Supplied material:
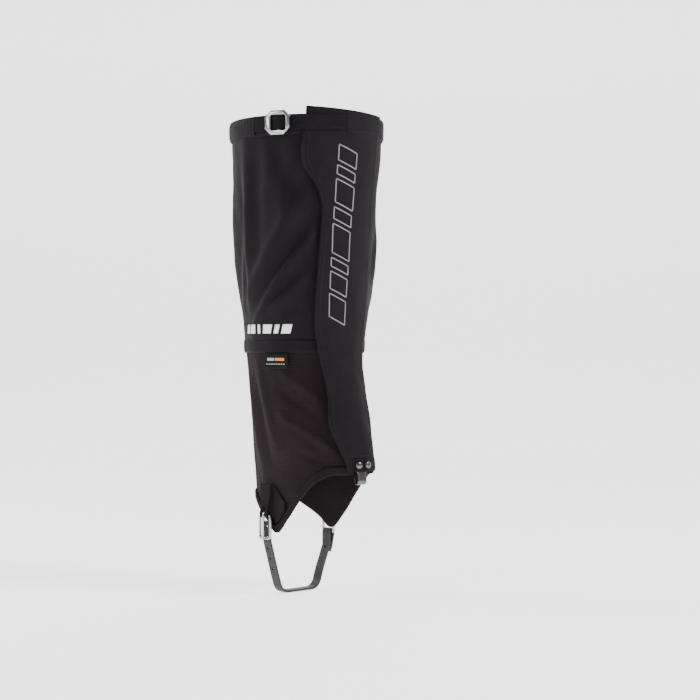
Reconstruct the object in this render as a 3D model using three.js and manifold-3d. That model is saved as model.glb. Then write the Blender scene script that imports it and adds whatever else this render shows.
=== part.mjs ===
// Knee-high mountaineering gaiter for the right leg.
// Millimetres, +Z up. The toe points along -Y and the wearer's outer side is -X.
// The origin is the middle of the instep strap's top face, under the arch of the boot.

import * as THREE from 'three';
import { mergeVertices } from 'three/addons/utils/BufferGeometryUtils.js';
import Module from 'manifold-3d';

const wasm = await Module();
wasm.setup();

// ---------------------------------------------------------------- driving dimensions

const CALF_DEPTH = 168;          // front to back at the rim
const CALF_WIDTH = 156;          // side to side at the rim
const RIM_Z = 500;
const WAIST_Z = 261;             // joint between upper and lower fabric

const FABRIC = 1.2;              // thickness of the shell fabric
const TRIM = 1.2;                // thickness of hems, tapes and patches
const LAYER_GAP = 0.45;          // between layers of cloth
const FIT_GAP = 0.35;            // between hardware and what it touches
const SEAM_GAP = 0.4;            // between cloth edges that meet

const TOP_HEM = 21;
const WAIST_BAND = 14;
const HEM_FACING = 9;
const BACK_TAPE = 9;             // width of the tape over the back seam

const OUTER_EDGE = -8;           // degrees, front edge of the outer half
const INNER_EDGE = -14.5;        // degrees, front edge of the inner half
const BACK_EDGE = 179.6;         // degrees, where both halves meet the back seam

const FLAP_SEAM = -16;           // degrees
const FLAP_LOW_Z = 131;
const FLAP_CORNER = 48;          // degrees, free corner of the flap at the rim
const FLAP_RISE = 8;             // how far the flap's free corner stands above the rim
const FLAP_OUT = 3.75;           // inner face of the flap, measured from the shell
const FLAP_CLOTH = 1.3;
const CLOSURE_TAPE = 20;         // degrees covered by the hook tape and the loop tape

const STRAP_WEBBING = 15;        // width of the calf webbing
const WEBBING = 1.2;             // its thickness
const STRAP_ROOT = 19.6;         // degrees, where the strap leaves the flap's hem
const STRAP_DROP = 8.5;          // middle of the strap below the rim

const RING_AT = 68;              // degrees
const RING_WIDTH = 29;
const RING_HEIGHT = 26;
const RING_THICK = 3;
const RING_LEFT = 7.5;
const RING_RIGHT = 5;
const RING_CHAMFER = 7;
const RING_BAR = 2.4;            // width of the hidden centre bar
const RING_BAR_THICK = 1.3;

const TAB_WIDTH = 11.4;          // instep tab, at the buckle
const WIRE_R = 1.5;              // wire of the instep buckle
const BUCKLE_OUT = 7.4;          // wire's centre, measured from the shell
const BUCKLE_Z = 82;             // upper bar
const BUCKLE_SPAN = 24.5;        // upper bar to lower bar
const PRONG_WIDTH = 2.2;
const PRONG_THICK = 1.8;
const PRONG_ROOM = 9.5;          // height of the tab's slot above the bar
const TAB_TOP = 116;             // where the instep tabs end on the shell
const PATCH_LOW = 97;            // back corner of the side patch
const PATCH_HIGH = 114;          // its front corner

const INSTEP_WIDTH = 10.5;
const INSTEP_THICK = 2.5;
const INSTEP_HALF = 31;          // strap's half width at the sole
const INSTEP_BEND = 13;          // radius of the bend under the boot
const HOLE_D = 3.2;
const HOLE_PITCH = 11.4;
const HOLES = 5;

const RIVET_D = 7.5;
const RIVET_SHANK = 3;
const HOOK_AT = 8;               // degrees, middle of the lace hook
const HOOK_WIDTH = 11;           // degrees
const RIVET_STEP = 11;           // degrees between the two rivets
const HOOK_PLATE = 0.9;

const LABEL_WIDTH = 30;
const LABEL_DROP = 16;
const LABEL_AT = 76;             // degrees

// Leg shape: height, middle of the section, then half depth and half width
// as parts of the depth and width at the rim.
const LEG = [
  [60, -25.0, 0.458, 0.276],
  [130, -24.0, 0.450, 0.285],
  [160, -22.0, 0.435, 0.320],
  [181, -19.2, 0.423, 0.337],
  [219, -13.5, 0.405, 0.346],
  [254, -10.1, 0.405, 0.376],
  [303, -11.5, 0.417, 0.423],
  [403, -12.5, 0.458, 0.474],
  [500, -14.5, 0.500, 0.500],
];

// Boot hem: angle from the front, height.
const HEM = [
  [0, 128], [40, 127], [57, 120], [73, 102], [88, 79], [101, 63.5],
  [113, 75], [126, 85], [145, 96], [180, 100],
];

// Free edge of the flap: height, angle.
const FLAP_EDGE = [
  [131, 27], [151, 31], [180, 37], [212, 33.5], [250, 36.5], [285, 39.5],
  [340, 37], [400, 34.5], [417, 36.5], [432, 42], [447, 49], [462, 51], [508, 48],
];

// ---------------------------------------------------------------- curves and the leg

const rad = (deg) => (deg * Math.PI) / 180;
const lerp = (a, b, t) => a + (b - a) * t;

// Smooth value from a table whose first column rises.
function along(table, x, column = 1) {
  const last = table.length - 1;
  if (x <= table[0][0]) return table[0][column];
  if (x >= table[last][0]) return table[last][column];
  const i = table.findIndex((row) => row[0] > x) - 1;
  const slope = (k) => {
    if (k === 0 || k === last) return 0;
    const before = (table[k][column] - table[k - 1][column]) / (table[k][0] - table[k - 1][0]);
    const after = (table[k + 1][column] - table[k][column]) / (table[k + 1][0] - table[k][0]);
    return before * after <= 0 ? 0 : (2 * before * after) / (before + after);
  };
  const width = table[i + 1][0] - table[i][0];
  const t = (x - table[i][0]) / width;
  return THREE.MathUtils.lerp(table[i][column], table[i + 1][column], t * t * (3 - 2 * t))
    + width * t * (1 - t) * ((1 - t) * slope(i) - t * slope(i + 1));
}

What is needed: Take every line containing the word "manifold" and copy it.

Expected output:
Reconstruct the object in this render as a 3D model using three.js and manifold-3d. That model is saved as model.glb. Then write the Blender scene script that imports it and adds whatever else this render shows.
import Module from 'manifold-3d';